I'm serious. Think of big games every week against the likes of Saracens, Wasps, Bath and Leicester. This is not the first time the Welsh and Scottish unions have let us down. England were the only home nation to show up at Lansdowne Road when the Troubles were at their worst. Wales and Scotland could turn their backs on us at any time.

The people are lovely but the rugby overlords are not to be trusted to carry out the wishes of the supporters.

Italy let us down too. So did Argentina. The Irish priests started off rugby in Argentina. And we sent Conor O'Shea to Italy. Nice thanks.

I suppose you could be fighting with whole world if you put your mind to it. But Ireland were very good to Argentina when rugby was struggling there.

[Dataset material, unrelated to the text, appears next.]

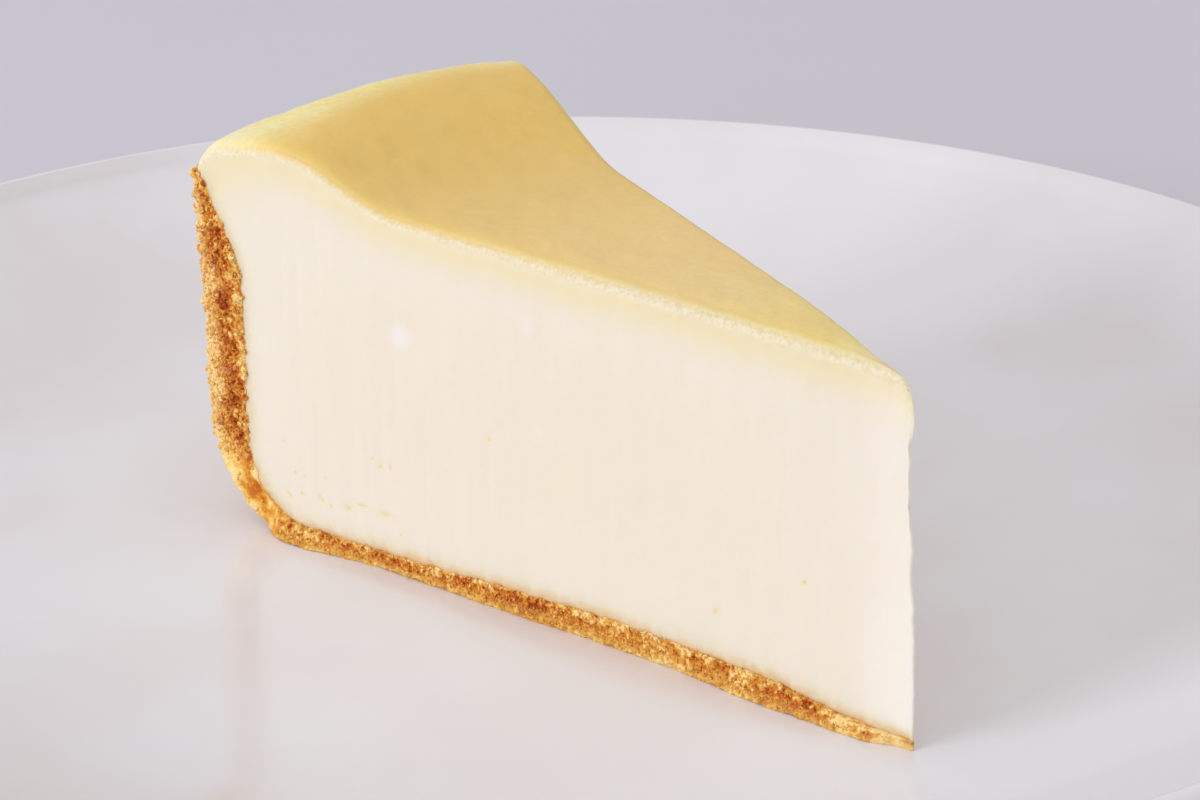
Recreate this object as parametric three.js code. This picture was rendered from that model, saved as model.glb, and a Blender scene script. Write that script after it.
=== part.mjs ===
// A slice of baked cheesecake, a fourteenth of a 9 inch cake, standing on a white coupe plate.
// Millimetres, +Z up. The origin is the middle of the plate's foot, on the table, and the slice's
// centreline runs along X with its tip towards +X.
import * as THREE from "three";
import { mergeVertices } from "three/addons/utils/BufferGeometryUtils.js";

// The cake that the slice was cut from
const SLICES_IN_CAKE = 14;
const HALF_ANGLE = Math.PI / SLICES_IN_CAKE;
const TIP = { x: 81.75, y: -8.72 }; // where the two cuts would meet
const TIP_ROUND = 0.6; // a knife leaves the point blunt
const TIP_ROUND_FADE = 6;
const TIP_SET_BACK = { top: 2.8, at: 48, power: 0.7 }; // the point leans back above its foot
const SEAT_GAP = 0.2; // between the crust and the plate
const LAYER_GAP = 0.3; // between the crust and the filling

// Crumb crust: a base and a side wall in one piece, round at the pan's corner
const BASE_THICK = 2.2;
const BASE_SWELL = { thick: 1.75, at: 42, reach: 26 };
const TIP_THINNING = { thick: 1.6, reach: 10 };
const WALL_RADIUS = 113.1;
const WALL_FLARE = 1.2;
const WALL_THICK = 6.8;
const WALL_LIP_THICK = 1.1;
const WALL_TAPER = { from: 32, power: 1.75 };
const WALL_TOP = 49.4;
const PAN_CORNER = 13;
const INNER_CORNER = 9.5;
const CRUMB = { cell: 3.1, onCut: 0.4, onWall: 0.6, seam: 0.3, seamCell: 5 };
const BACK_HALF_WIDTH = 25; // half the slice's width at its back
// Crumbs pushed out past the cuts at the crust's foot
const SPREAD = { all: 0.4, front: 1.2, at: 18, reach: 11, back: 1.9, from: 86, to: 98, height: 4.5 };

// Filling: nearly flat, raised round the rim, with a round shoulder over the crust. Its top sinks
// a little towards the far cut and falls away at the tip.
const FILLING = { level: 47.3, slope: 0.034 };
const RIM_RISE = { height: 4.5, from: 78.2, to: 98 };
const RIM_HUMP = { middle: 1.5, far: 2.3, later: 8.6 };
const SHOULDER = { from: 105.5, to: 112.9 };
const FAR_SINK = { height: 1.15, tip: 1.8, reach: 12 };
const TIP_FALL = { height: 0.9, reach: 6 };
const TIP_CORNER = { height: 3.3, reach: 0.75 };

// Plate
const PLATE_RADIUS = 132;
const PLATE_HEIGHT = 25;
const WELL_LEVEL = 7.0;
const WELL_RADIUS = 84;
const COUPE_POWER = 1.7; // how late the well turns up to the rim
const CENTRE_THICK = 4.4;
const RIM_THICK = 3.4;
const FOOT = { radius: 76, width: 3.2, height: 2.6, bevel: 0.6 };

// Steps of the faceted solids
const CRUST_STEPS = { along: 66, through: 3, round: 14 };
const FILLING_STEPS = { along: 32, up: 9, round: 14 };
const PLATE_STEPS = { round: 64, coupe: 9, lip: 4, under: 7 };

const mix = (a, b, share) => a + (b - a) * share;
const clamp01 = (share) => Math.min(1, Math.max(0, share));
const smooth = (share) => clamp01(share) ** 2 * (3 - 2 * clamp01(share));
const bell = (value, middle, reach) => Math.exp(-(((value - middle) / reach) ** 2));

// A fixed number from -1 to 1 for each corner of a cubic grid.
function grain(x, y, z) {
  const mixed = Math.sin(x * 127.1 + y * 311.7 + z * 74.7) * 43758.5453;
  return (mixed - Math.floor(mixed)) * 2 - 1;
}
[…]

Maybe we should just take our beating but then there was the enemy within who were afraid the Irish people would be happy for a while. We had a very good and sensible bid. There was a lovely spread of games all around the island of Ireland.

There were a few Fianna Fáil politicians who proposed an enquiry into how to the Government contribution of €1.5 million to the bid money was spent. Lads, the cost of the bottled water alone would bring the bill for the enquiry well over the €1.5 million. The facts were that we found out who our friends are - the hard way.

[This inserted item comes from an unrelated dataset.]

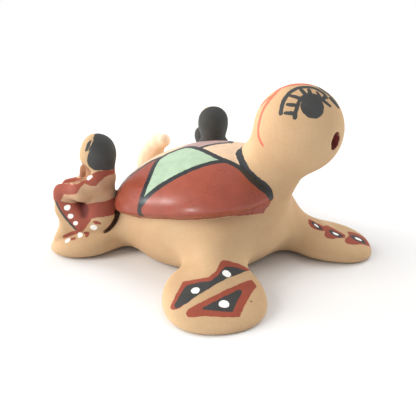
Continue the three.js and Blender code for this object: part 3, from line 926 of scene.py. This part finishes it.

The soccer was a terrible blow too. I was very upset at some of the criticism levelled at Martin O'Neill. He brought us to the Euros last year in France and this time around we got within one game of qualification with a squad of players who gave their all. That's all you can ask.

O'Neill is a decent man, and an honest man, who played the hand he was dealt without ever pulling an ace from the bottom.

I was at the game against Belgium in Bordeaux last year when we suffered a similar catastrophe. The fans stayed until well after the final whistle. There wasn't a hostile word. Quite the opposite in fact with songs of praise and 'Te Deums' to the players for giving us the chance to cheer in France.

But there is hope for Ireland. We always seem to manage to become the best in the world at some sport. For a while it was snooker players, and then the cyclists, the cross-country runners, and so on. Now we have the Skibb gang in the rowing.

The nature of victories in small countries is cyclical. We cannot expect to have the best in the world, or win all the time.

Just as when a team made up of three or four or five brothers, with a couple of first cousins thrown in, can backbone an All-Ireland club win, the same is also true at international level. It's about chance. Christian Eriksen happened to have been born in Denmark on St Valentine's Day 1992. That's the difference between victory and defeat. If Eriksen was born in Dundalk we would have won.

So the good news is never far away. You just have to know where to look, out and about on the waters and the wild. Remember Skibbereen.